Requirements.
Search the records for "where" and copy each line that holds it.

[Lines of data]
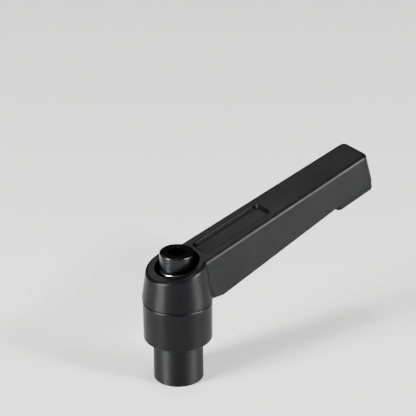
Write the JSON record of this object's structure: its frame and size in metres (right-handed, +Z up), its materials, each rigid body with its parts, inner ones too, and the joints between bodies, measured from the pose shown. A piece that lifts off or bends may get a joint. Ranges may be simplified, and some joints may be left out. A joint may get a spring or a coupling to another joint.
{
  "type": "adjustable clamping lever",
  "caption": "Ratcheting clamping lever: a sprung die-cast handle lifts off a toothed steel insert with an internal thread, turns free and drops back into mesh",
  "frame": {"origin": "where the hub's axis meets the insert's lower face, which seats on the clamped part", "axes": "+Z up the hub's axis, out of the clamped part; +X under the arm, from the hub to the tip; +Y completes the right-handed frame"},
  "size_m": [0.0781, 0.0204, 0.0537],
  "materials": {
    "black_powder_coat": "fine matt black powder coat on die-cast zinc",
    "blackened_steel": "satin chemically blackened steel",
    "screw_steel": "satin blackened steel",
    "spring_steel": "bright drawn wire"
  },
  "bodies": {
    "insert": {"threaded_insert": "blackened_steel", "retaining_screw": "screw_steel"},
    "turning": {"compression_spring": "spring_steel"},
    "handle": {"lever_handle": "black_powder_coat"}
  },
  "joints": [
    {"name": "turn", "type": "hinge", "parent": "insert", "child": "turning", "pos_m": [0, 0, 0], "axis": [0, 0, 1], "continuous": true},
    {"name": "lift", "type": "slide", "parent": "turning", "child": "handle", "axis": [0, 0, 1], "range_m": [0, 0.0045], "stiffness_N_per_m": 3200, "springref_m": -0.006, "deforming": ["compression_spring"]}
  ]
}
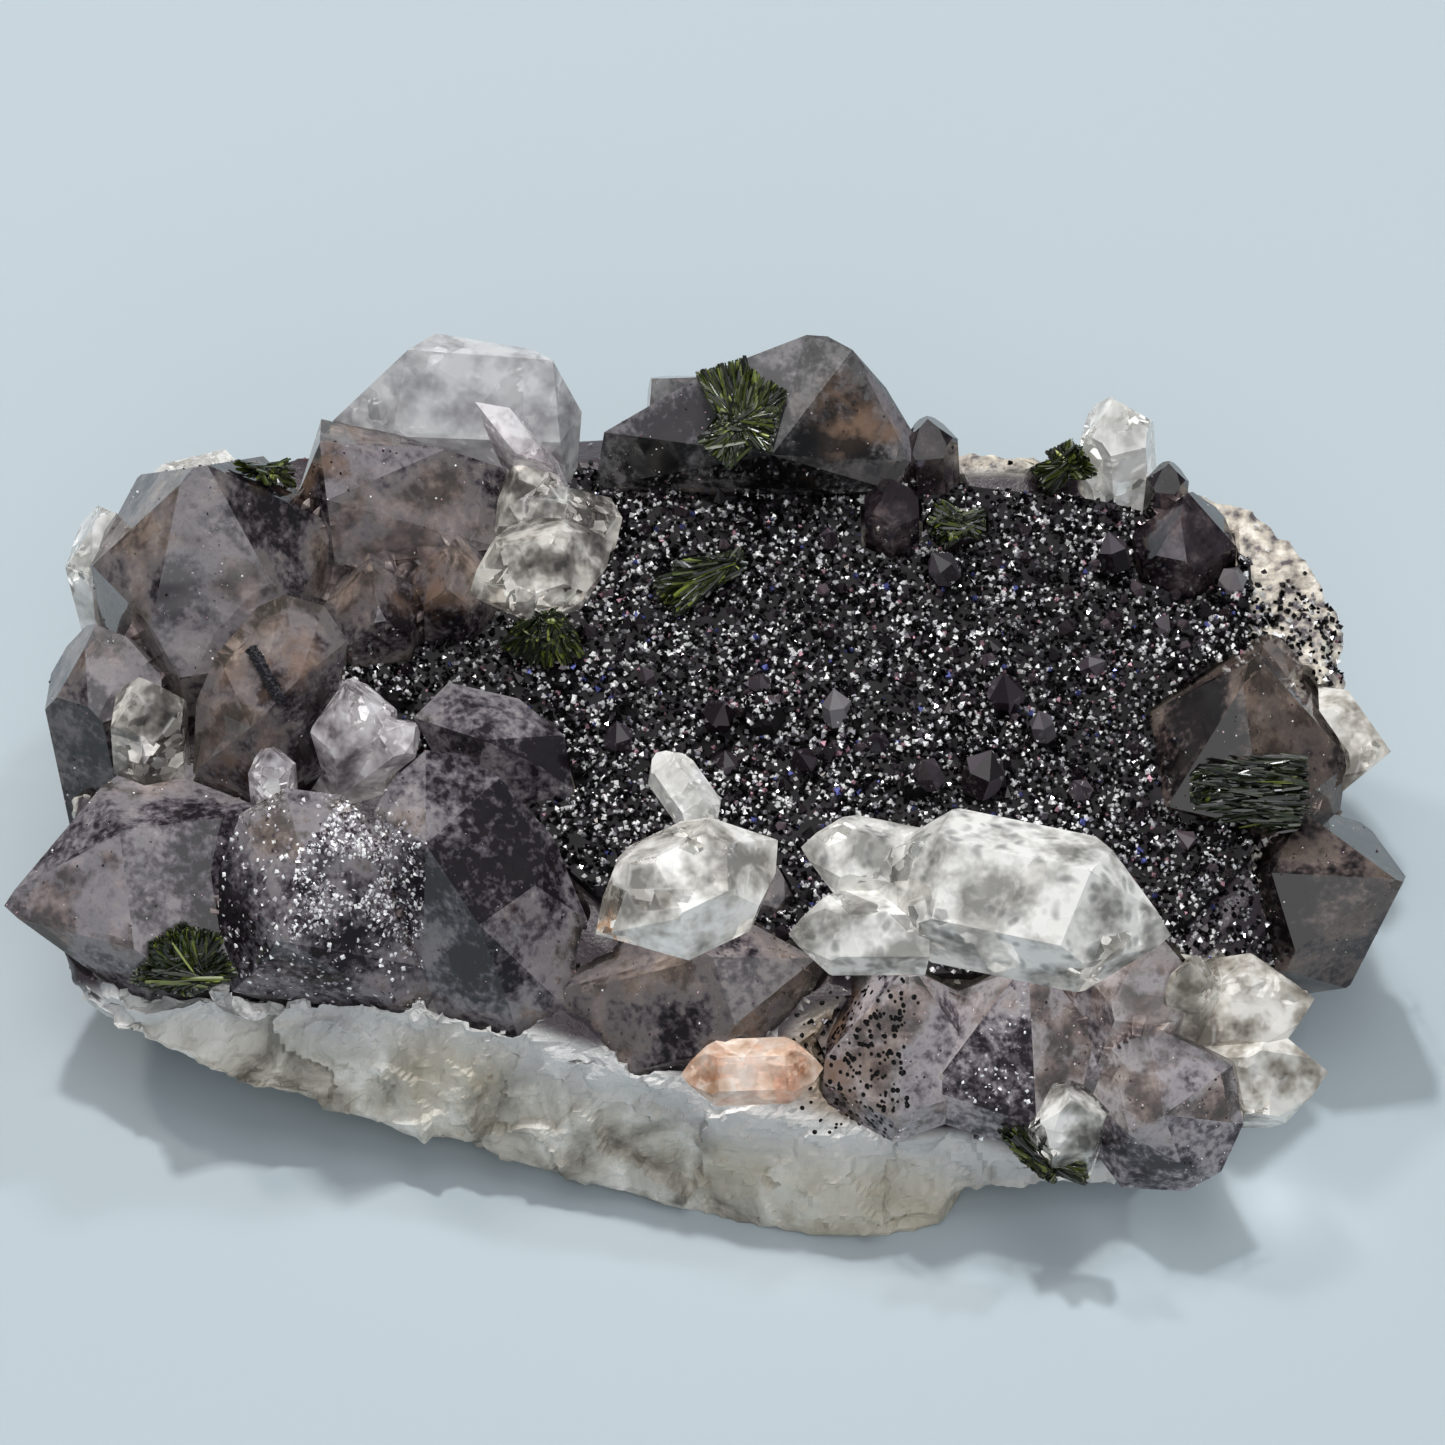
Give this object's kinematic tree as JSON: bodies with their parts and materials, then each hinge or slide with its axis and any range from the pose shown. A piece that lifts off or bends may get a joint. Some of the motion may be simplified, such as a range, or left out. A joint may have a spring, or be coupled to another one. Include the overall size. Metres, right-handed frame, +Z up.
{
  "type": "super seven quartz specimen",
  "caption": "Rough plate of smoky amethyst and clear quartz points on broken milky quartz, with a dark sparkling druse field and small green epidote sprays.",
  "frame": {"origin": "middle of the outline, on the flat of the broken base", "axes": "+X to the right in the picture, +Y away from the viewer, +Z up"},
  "size_m": [0.1116, 0.071, 0.0375],
  "materials": {
    "smoky_quartz": "glassy, cloudy inside with dark specks",
    "clear_quartz": "glassy, with white veils",
    "peach_quartz": "glassy, stained by iron",
    "epidote": "satin, fibrous blades",
    "goethite": "dull black",
    "druse": "sparkling small crystals",
    "milky_quartz": "broken, sugary and waxy"
  },
  "bodies": {
    "root": {"long_clear_floater": "clear_quartz", "bright_clear_floater": "clear_quartz", "slim_clear_floater": "clear_quartz", "left_clear_floater": "clear_quartz", "peach_floater": "peach_quartz", "upper_left_smoky_crystals": "smoky_quartz", "left_pale_crystal": "clear_quartz", "back_left_pale_crystal": "clear_quartz", "lower_left_amethysts": "smoky_quartz", "front_smoky_crystal": "smoky_quartz", "small_clear_crystals": "clear_quartz", "tiny_clear_crystal": "clear_quartz", "left_clear_crystal": "clear_quartz", "back_clear_crystal": "clear_quartz", "wedge_crystal": "smoky_quartz", "back_smoky_crystal": "smoky_quartz", "back_dark_crystal": "smoky_quartz", "druse_edge_crystal": "smoky_quartz", "top_right_clear_crystal": "clear_quartz", "right_dark_crystal": "smoky_quartz", "right_smoky_crystals": "smoky_quartz", "right_clear_crystal": "clear_quartz", "front_right_amethysts": "smoky_quartz", "front_right_clear_crystals": "clear_quartz", "front_clear_crystal": "clear_quartz", "goethite_rod": "goethite", "back_epidote_spray": "epidote", "field_epidote_blade": "epidote", "left_epidote_spray": "epidote", "right_epidote_spray": "epidote", "top_right_epidote_spray": "epidote", "left_front_epidote_fan": "epidote", "right_epidote_stack": "epidote", "front_epidote_crescent": "epidote", "back_left_epidote_tuft": "epidote", "druse_crust": "druse", "milky_quartz_base": "milky_quartz"}
  },
  "joints": []
}
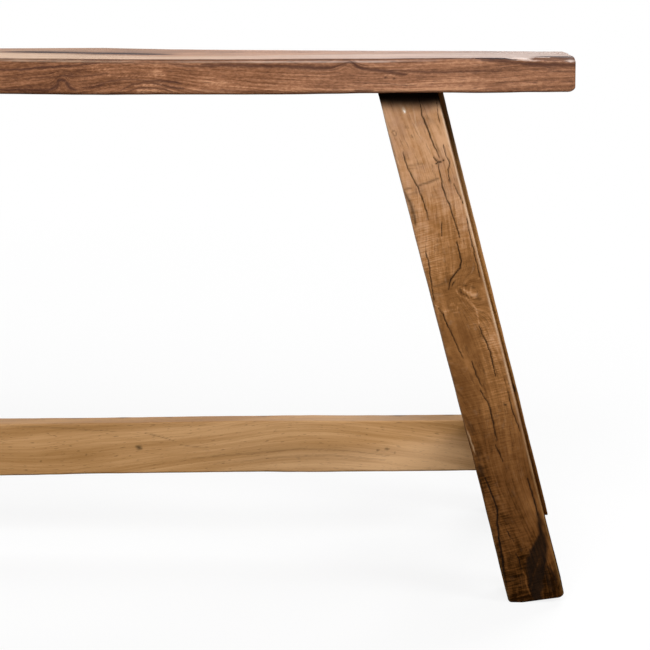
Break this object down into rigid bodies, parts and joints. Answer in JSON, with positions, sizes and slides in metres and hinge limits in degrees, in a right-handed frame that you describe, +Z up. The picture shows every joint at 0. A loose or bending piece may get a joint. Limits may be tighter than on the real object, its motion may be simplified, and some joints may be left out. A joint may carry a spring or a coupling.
{
  "type": "wooden bench",
  "caption": "Rustic reclaimed-teak bench: a thick plank seat on two end frames of splayed square legs, tied together low down by one long stretcher.",
  "frame": {"origin": "on the floor, under the middle of the bench", "axes": "+X along the bench to the right end, +Y from front to back, +Z up"},
  "size_m": [1.5276, 0.34, 0.45],
  "materials": {
    "seat_teak": "old teak, planed smooth and oiled, eased edges with chips",
    "leg_teak": "old teak with saw marks, knots and drying cracks, oiled",
    "rail_teak": "old teak, planed and oiled",
    "stretcher_teak": "honey-coloured teak, planed and oiled",
    "peg_hardwood": "turned hardwood, cut flush",
    "screw_steel": "zinc-plated wood screws"
  },
  "bodies": {
    "root": {"seat": "seat_teak", "leg_front_right": "leg_teak", "leg_rear_right": "leg_teak", "leg_front_left": "leg_teak", "leg_rear_left": "leg_teak", "top_rail_right": "rail_teak", "top_rail_left": "rail_teak", "lower_rail_right": "rail_teak", "lower_rail_left": "rail_teak", "stretcher": "stretcher_teak", "stretcher_wedges": "peg_hardwood", "rail_pegs": "peg_hardwood", "leg_dowels": "peg_hardwood", "seat_screws": "screw_steel"}
  },
  "joints": []
}
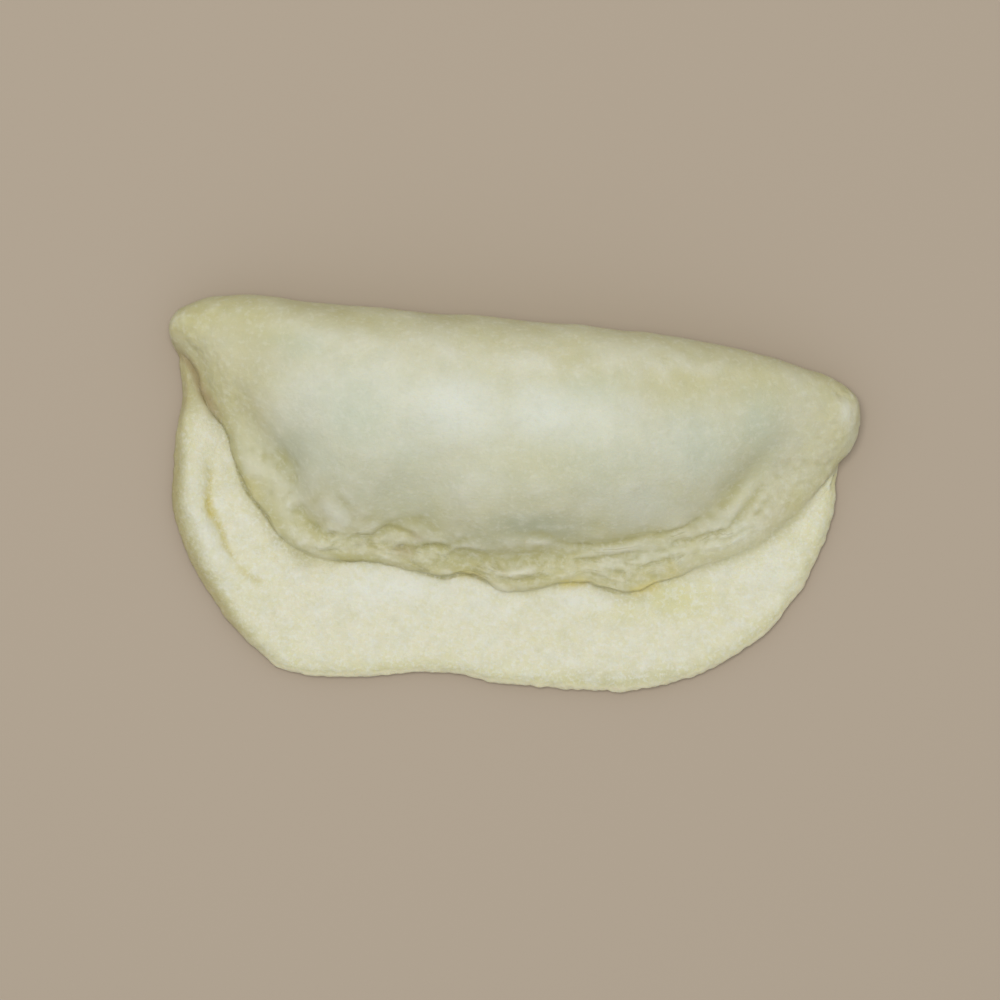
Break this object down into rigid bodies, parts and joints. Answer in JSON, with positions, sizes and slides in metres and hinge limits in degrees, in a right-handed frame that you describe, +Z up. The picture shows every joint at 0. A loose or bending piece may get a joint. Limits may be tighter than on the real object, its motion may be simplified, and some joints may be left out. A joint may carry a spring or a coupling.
{
  "type": "pirozhok",
  "caption": "Raw filled yeast-dough pastry: a rolled disc folded over its filling, lying flat with the near border of the lower half showing, not yet pinched shut or baked.",
  "frame": {"origin": "centre of the bounding box in plan, on the flat surface that the pastry lies on", "axes": "+X along the fold, to the right as seen from the open side; +Y towards the fold; +Z up"},
  "size_m": [0.12, 0.0684, 0.0228],
  "materials": {
    "dough": "satin"
  },
  "bodies": {
    "root": {"dough": "dough"}
  },
  "joints": []
}
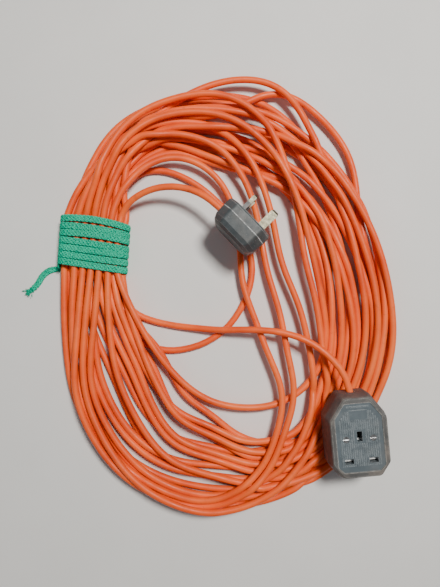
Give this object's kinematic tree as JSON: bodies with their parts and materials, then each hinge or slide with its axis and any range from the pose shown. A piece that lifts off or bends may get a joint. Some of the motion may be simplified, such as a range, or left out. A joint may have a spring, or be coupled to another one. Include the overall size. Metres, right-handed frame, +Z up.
{
  "type": "extension cord",
  "caption": "Extension lead: orange flexible cable wound in a loose tied hank, with a three-pin plug and a rubber trailing socket on its ends.",
  "frame": {"origin": "on the ground, under the middle of the box round the socket, the plug and the tie's wraps", "axes": "+Z up, off the ground and out of the socket's face; Y along the socket's long axis, +Y towards its cable end; +X completes the frame, towards the side where the wound turns fan out"},
  "size_m": [0.3653, 0.429, 0.063],
  "materials": {
    "cable_sheath": "orange PVC sheath, satin, lightly scuffed",
    "jacket_rubber": "black rubber, worn and dusty",
    "moulding_dark": "dark grey moulding, matt, fine ribs",
    "plug_body": "dark grey tough moulding, matt, scuffed edges",
    "shutter_grey": "light grey moulding",
    "insulation_black": "black sleeve",
    "brass": "brass, slightly tarnished",
    "steel": "zinc-plated steel",
    "fuse_ceramic": "glazed ceramic",
    "core_brown": "brown core insulation",
    "core_blue": "blue core insulation",
    "core_green": "green and yellow core insulation",
    "tie_cord": "green braided polypropylene cord"
  },
  "bodies": {
    "lead": {"plug_base": "plug_body", "plug_cover": "plug_body", "plug_earth_pin": "brass", "plug_live_pin": "brass", "plug_neutral_pin": "brass", "plug_pin_sleeves": "insulation_black", "plug_fuse_barrel": "fuse_ceramic", "plug_fuse_caps": "steel", "plug_fuse_clips": "brass", "plug_terminal_screws": "steel", "plug_cord_grip": "plug_body", "plug_cord_grip_screws": "steel", "plug_cover_screw": "steel", "plug_live_core": "core_brown", "plug_neutral_core": "core_blue", "plug_earth_core": "core_green", "socket_jacket": "jacket_rubber", "socket_front_plate": "moulding_dark", "socket_insert_rear": "moulding_dark", "socket_shutter_spring": "steel", "socket_terminal_screws": "steel", "socket_cover_screws": "steel", "socket_cord_clamp": "moulding_dark", "socket_cord_clamp_screws": "steel", "socket_live_contact": "brass", "socket_neutral_contact": "brass", "socket_earth_contact": "brass", "socket_live_core": "core_brown", "socket_neutral_core": "core_blue", "socket_earth_core": "core_green", "cable_hank": "cable_sheath", "cable_plug_lead": "cable_sheath", "cable_socket_lead": "cable_sheath", "cable_inner_turn": "cable_sheath", "tie_windings": "tie_cord", "tie_tail": "tie_cord"},
    "shutter": {"socket_shutter": "shutter_grey"}
  },
  "joints": [
    {"name": "shutter_slide", "type": "slide", "parent": "lead", "child": "shutter", "axis": [0, -1, 0], "range_m": [0, 0.006], "stiffness_N_per_m": 150, "springref_m": -0.004, "deforming": ["socket_shutter_spring"]}
  ]
}
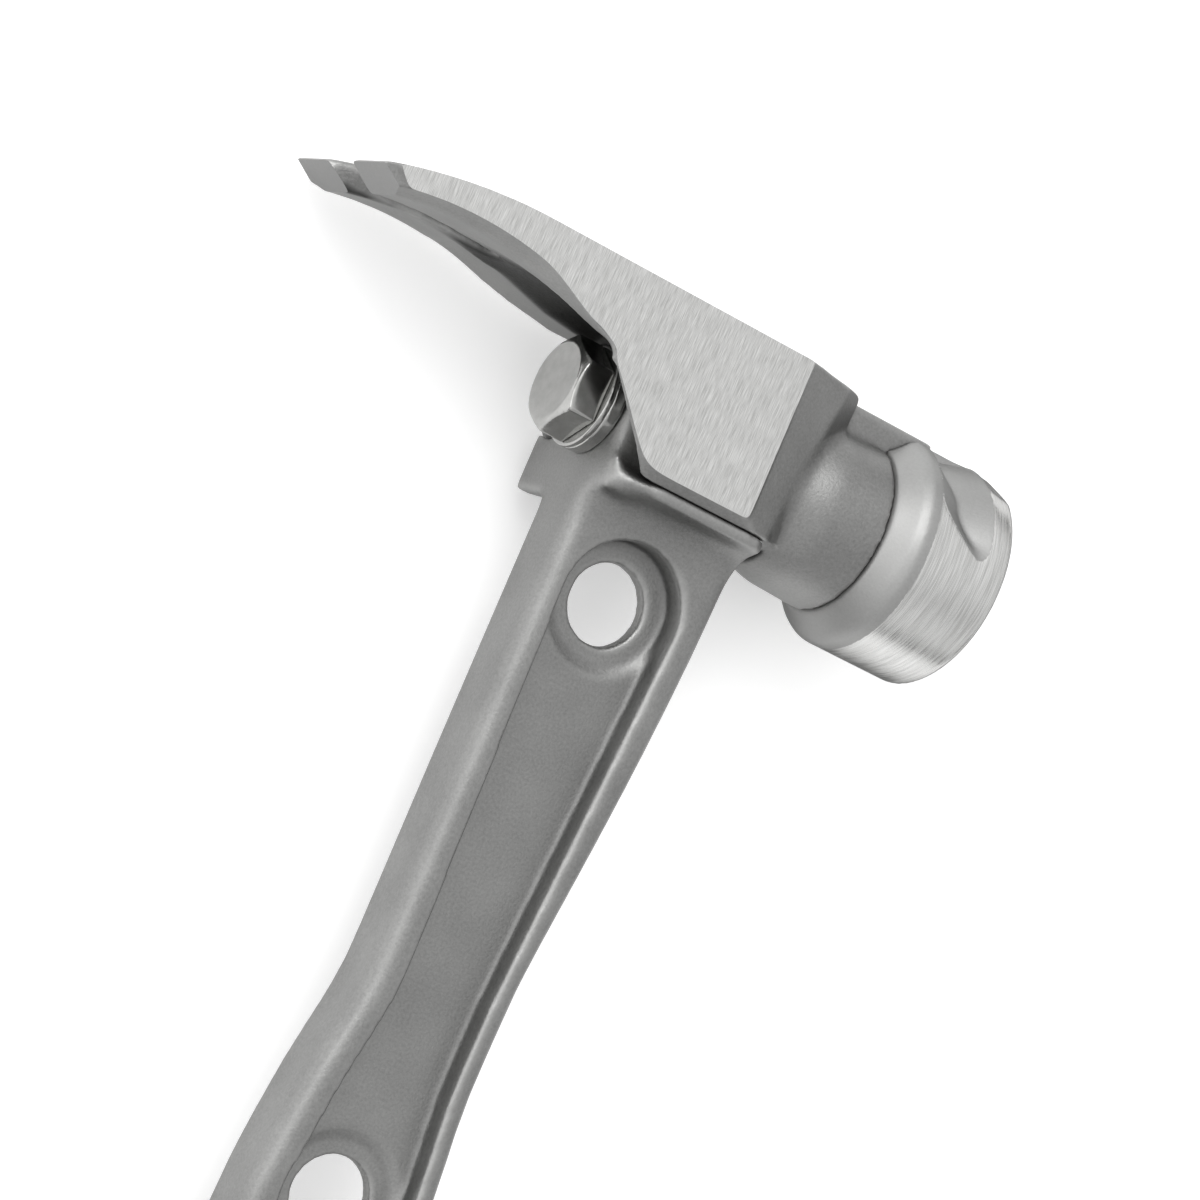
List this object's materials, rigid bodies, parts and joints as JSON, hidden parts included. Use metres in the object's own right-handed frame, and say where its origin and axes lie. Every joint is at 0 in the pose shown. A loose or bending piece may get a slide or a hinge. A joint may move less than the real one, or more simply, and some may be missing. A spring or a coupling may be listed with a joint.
{
  "type": "framing hammer",
  "caption": "Framing hammer with a cast titanium head bolted to a pierced titanium handle, a keyed replaceable steel face, a straight claw and a rubber grip.",
  "frame": {"origin": "centre of the bounding box on the floor, with the hammer lying on its side", "axes": "+X along the head towards the striking face, +Y up the handle towards the head, +Z across the thickness"},
  "size_m": [0.1138, 0.445, 0.033],
  "materials": {
    "cast_titanium": "cast titanium, brushed on the cheeks",
    "magnet": "nickel plated",
    "face_steel": "turned and brushed",
    "bolt_steel": "bright zinc plated",
    "spring_steel": "satin",
    "handle_titanium": "blasted cast titanium",
    "grip_rubber": "matt moulded rubber"
  },
  "bodies": {
    "head": {"claw_head": "cast_titanium", "nail_magnet": "magnet", "handle": "handle_titanium", "rubber_grip": "grip_rubber"},
    "washers": {"thin_washer": "bolt_steel", "spring_washer": "spring_steel"},
    "bolt": {"face_bolt": "bolt_steel"},
    "face": {"face_cap": "face_steel"}
  },
  "joints": [
    {"name": "washer_travel", "type": "slide", "parent": "head", "child": "washers", "axis": [-1, 0, 0], "range_m": [0, 0.0135]},
    {"name": "bolt_turn", "type": "hinge", "parent": "washers", "child": "bolt", "pos_m": [-0.01, 0.2057, 0.0165], "axis": [-1, 0, 0], "range_deg": [0, 3420]},
    {"name": "face_pull", "type": "slide", "parent": "head", "child": "face", "axis": [1, 0, 0], "range_m": [0, 0.03]}
  ],
  "couplings": [
    {"joint": "washer_travel", "follows": "bolt_turn", "m_per_rad": 0.00022458}
  ]
}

Result for this exercise.
  "frame": {"origin": "where the hub's axis meets the insert's lower face, which seats on the clamped part", "axes": "+Z up the hub's axis, out of the clamped part; +X under the arm, from the hub to the tip; +Y completes the right-handed frame"},
  "frame": {"origin": "on the ground, under the middle of the box round the socket, the plug and the tie's wraps", "axes": "+Z up, off the ground and out of the socket's face; Y along the socket's long axis, +Y towards its cable end; +X completes the frame, towards the side where the wound turns fan out"},
List this object's materials, rigid bodies, parts and joints as JSON, hidden parts included. Use metres in the object's own right-handed frame, and say where its origin and axes lie. Every joint is at 0 in the pose shown. A loose or bending piece may get a slide or a hinge. A joint may move less than the real one, or more simply, and some may be missing. A spring or a coupling may be listed with a joint.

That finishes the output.